We did attempt to avoid them at the last minute by turning to starboard but we could get the bow around fast enough.


#17

If you can prove they had engines engaged I think your case is stronger. I would use Rule 5 as my main argument, they didn’t have a lookout. As a general rule, when I’m driving a tug and barges I assume all pleasure crafts and sailing vessels are drunk because there are quite a few accidents involving recreational vessels and alot of them don’t know the first thing about sailing or driving a boat.


#18

In some cases courts have found that the vessel hitting a stopped vessel is at fault. - Good seamanship, Rule 2.

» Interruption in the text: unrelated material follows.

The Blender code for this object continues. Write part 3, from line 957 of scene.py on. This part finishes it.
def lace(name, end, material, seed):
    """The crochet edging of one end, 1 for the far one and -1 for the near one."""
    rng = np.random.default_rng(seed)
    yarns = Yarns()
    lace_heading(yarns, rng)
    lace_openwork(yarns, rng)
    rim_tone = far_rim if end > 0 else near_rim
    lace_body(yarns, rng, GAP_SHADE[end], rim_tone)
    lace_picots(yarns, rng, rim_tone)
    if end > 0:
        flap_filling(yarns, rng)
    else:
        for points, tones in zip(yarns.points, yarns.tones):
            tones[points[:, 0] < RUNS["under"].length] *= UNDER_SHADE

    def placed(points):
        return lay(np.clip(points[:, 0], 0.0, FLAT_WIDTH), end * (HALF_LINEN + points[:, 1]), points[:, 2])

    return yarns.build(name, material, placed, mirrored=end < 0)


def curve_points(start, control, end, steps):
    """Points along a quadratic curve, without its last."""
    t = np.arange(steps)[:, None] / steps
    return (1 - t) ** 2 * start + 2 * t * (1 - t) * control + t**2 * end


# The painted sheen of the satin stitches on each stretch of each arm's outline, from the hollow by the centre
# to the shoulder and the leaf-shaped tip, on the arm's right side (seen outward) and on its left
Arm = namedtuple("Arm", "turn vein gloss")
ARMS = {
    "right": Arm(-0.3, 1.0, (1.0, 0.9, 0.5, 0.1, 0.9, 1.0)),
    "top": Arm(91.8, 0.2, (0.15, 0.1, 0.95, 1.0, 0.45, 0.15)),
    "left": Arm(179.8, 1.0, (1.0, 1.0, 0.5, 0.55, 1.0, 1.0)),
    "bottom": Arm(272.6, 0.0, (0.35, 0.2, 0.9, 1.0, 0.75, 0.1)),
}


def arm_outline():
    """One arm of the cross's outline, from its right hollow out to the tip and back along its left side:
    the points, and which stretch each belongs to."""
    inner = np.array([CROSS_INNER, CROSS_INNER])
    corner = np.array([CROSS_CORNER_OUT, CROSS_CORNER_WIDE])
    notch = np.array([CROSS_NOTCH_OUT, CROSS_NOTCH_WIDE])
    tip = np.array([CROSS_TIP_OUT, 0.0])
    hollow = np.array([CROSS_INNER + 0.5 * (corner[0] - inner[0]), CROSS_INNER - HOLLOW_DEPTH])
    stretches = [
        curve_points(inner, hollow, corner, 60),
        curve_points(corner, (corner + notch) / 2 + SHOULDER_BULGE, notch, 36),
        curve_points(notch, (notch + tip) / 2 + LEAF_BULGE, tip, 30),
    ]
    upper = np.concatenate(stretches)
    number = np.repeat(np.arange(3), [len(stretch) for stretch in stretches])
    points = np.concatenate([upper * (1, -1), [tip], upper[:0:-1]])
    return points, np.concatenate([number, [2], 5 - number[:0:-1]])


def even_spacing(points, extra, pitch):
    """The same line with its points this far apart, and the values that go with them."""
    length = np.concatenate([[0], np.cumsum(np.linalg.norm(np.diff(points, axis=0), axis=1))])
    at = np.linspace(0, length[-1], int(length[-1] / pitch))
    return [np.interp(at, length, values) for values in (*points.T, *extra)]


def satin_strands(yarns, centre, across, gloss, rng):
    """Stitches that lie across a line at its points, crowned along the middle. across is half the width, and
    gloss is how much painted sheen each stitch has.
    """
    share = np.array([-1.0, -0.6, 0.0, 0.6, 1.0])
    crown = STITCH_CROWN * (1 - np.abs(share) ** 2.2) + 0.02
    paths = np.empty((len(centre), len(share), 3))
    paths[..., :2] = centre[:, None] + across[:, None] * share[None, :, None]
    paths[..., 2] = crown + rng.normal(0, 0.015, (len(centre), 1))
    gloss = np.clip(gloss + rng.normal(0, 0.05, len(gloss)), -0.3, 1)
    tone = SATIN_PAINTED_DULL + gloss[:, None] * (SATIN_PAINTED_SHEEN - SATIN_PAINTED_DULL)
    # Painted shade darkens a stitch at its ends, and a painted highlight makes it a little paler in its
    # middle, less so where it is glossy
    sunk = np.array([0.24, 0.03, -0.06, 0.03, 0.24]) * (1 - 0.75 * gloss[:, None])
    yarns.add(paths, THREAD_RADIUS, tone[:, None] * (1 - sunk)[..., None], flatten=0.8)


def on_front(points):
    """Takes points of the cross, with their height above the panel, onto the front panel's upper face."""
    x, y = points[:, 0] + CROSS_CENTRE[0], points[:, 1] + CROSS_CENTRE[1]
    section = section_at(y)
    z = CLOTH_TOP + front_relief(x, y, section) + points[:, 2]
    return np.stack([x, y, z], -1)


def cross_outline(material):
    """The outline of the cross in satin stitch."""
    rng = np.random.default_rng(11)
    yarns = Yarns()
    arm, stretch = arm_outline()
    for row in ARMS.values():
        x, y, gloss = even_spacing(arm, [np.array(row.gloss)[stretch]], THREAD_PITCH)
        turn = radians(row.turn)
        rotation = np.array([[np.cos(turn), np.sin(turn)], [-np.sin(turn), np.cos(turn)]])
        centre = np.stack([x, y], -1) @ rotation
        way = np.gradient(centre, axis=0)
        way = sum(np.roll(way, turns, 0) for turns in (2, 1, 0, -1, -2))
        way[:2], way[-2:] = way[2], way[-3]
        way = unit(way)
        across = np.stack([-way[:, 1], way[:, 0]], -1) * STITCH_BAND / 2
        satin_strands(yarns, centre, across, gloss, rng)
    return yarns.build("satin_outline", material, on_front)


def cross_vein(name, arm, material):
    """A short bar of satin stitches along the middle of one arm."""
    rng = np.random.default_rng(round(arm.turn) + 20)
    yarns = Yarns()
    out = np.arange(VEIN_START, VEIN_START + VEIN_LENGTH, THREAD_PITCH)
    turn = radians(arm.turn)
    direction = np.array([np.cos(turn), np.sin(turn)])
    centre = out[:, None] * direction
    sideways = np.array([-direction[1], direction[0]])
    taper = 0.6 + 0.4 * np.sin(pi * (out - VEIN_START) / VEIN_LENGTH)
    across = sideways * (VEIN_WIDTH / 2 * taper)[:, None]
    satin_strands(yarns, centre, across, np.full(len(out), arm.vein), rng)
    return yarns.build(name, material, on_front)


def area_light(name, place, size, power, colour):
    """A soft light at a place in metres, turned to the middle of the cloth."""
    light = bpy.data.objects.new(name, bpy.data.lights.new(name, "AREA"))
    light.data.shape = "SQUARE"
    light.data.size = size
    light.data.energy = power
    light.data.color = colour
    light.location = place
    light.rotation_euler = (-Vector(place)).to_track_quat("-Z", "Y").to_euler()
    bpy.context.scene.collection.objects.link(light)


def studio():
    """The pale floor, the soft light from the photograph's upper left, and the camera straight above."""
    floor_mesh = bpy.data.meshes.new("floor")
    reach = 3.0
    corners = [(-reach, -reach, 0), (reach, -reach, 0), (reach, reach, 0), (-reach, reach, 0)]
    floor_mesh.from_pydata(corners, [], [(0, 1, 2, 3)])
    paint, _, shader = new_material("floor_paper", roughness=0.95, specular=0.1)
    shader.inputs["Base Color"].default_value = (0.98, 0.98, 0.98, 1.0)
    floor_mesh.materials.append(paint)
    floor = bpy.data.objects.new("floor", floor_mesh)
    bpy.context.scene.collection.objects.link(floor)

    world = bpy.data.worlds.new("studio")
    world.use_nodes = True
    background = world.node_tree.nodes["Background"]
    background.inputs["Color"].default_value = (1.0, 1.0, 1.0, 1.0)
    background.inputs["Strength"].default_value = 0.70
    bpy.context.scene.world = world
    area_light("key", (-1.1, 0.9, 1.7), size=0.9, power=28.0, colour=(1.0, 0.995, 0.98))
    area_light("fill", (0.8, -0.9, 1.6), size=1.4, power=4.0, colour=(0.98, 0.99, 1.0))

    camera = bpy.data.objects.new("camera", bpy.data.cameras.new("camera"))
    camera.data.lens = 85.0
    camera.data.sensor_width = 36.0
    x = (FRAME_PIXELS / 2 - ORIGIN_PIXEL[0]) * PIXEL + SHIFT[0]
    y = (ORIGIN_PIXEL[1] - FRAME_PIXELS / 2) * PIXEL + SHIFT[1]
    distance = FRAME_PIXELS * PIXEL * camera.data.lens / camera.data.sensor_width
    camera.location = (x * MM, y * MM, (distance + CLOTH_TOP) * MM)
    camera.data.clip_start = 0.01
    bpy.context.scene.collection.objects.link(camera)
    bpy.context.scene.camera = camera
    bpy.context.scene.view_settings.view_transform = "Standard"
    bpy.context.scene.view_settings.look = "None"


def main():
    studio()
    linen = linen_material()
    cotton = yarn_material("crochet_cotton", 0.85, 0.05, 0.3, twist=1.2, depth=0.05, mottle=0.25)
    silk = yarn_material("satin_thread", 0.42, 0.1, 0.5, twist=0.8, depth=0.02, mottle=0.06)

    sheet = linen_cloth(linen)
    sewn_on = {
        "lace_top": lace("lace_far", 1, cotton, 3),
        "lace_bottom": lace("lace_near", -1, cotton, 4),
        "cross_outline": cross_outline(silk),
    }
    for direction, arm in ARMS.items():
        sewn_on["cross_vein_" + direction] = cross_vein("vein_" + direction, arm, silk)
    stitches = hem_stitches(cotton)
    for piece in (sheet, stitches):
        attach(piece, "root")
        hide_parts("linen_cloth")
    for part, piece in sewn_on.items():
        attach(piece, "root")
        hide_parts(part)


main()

This is from another thread:

From Farwell’s:

The same line of reasoning that presumes it bad seamanship to hit a vessel that is moored or at anchor applies when a collision occurs between a vessel with way upon her and one that is lying dead in the water.

There are a some cases cited, this was a ship stopped in the Delaware River:

The obligation on the part of free vessels to avoid risk of collision with those incumbered, or at rest, is imperative…

Another case, a ship stopped waiting for a pilot:

In was in any event the duty of Sestriere, as a matter of good seamanship in the special circumstances of the case… to take timely action to keep clear of the Alonso who arrived on the scene first…


#19

Depending on the monetary extent of the damage and the possibility of physical injury claims I would do as Damn Yankee suggested and get an attorney.
Civil court judges and attorneys are generally not familiar with maritime law so if you go that route, get your money’s worth and hire an attorney who specializes in maritime law.
I also suggest that you write out a narrative of the event. It will save the attorney time and it’s best to do it while the event is still fresh in your mind.


#20

Usually it is the insurance company that will obtain a lawyer, if necessary. A lot of yacht club collisions and allisons are simple insurance claims, hopefully that is the case for you.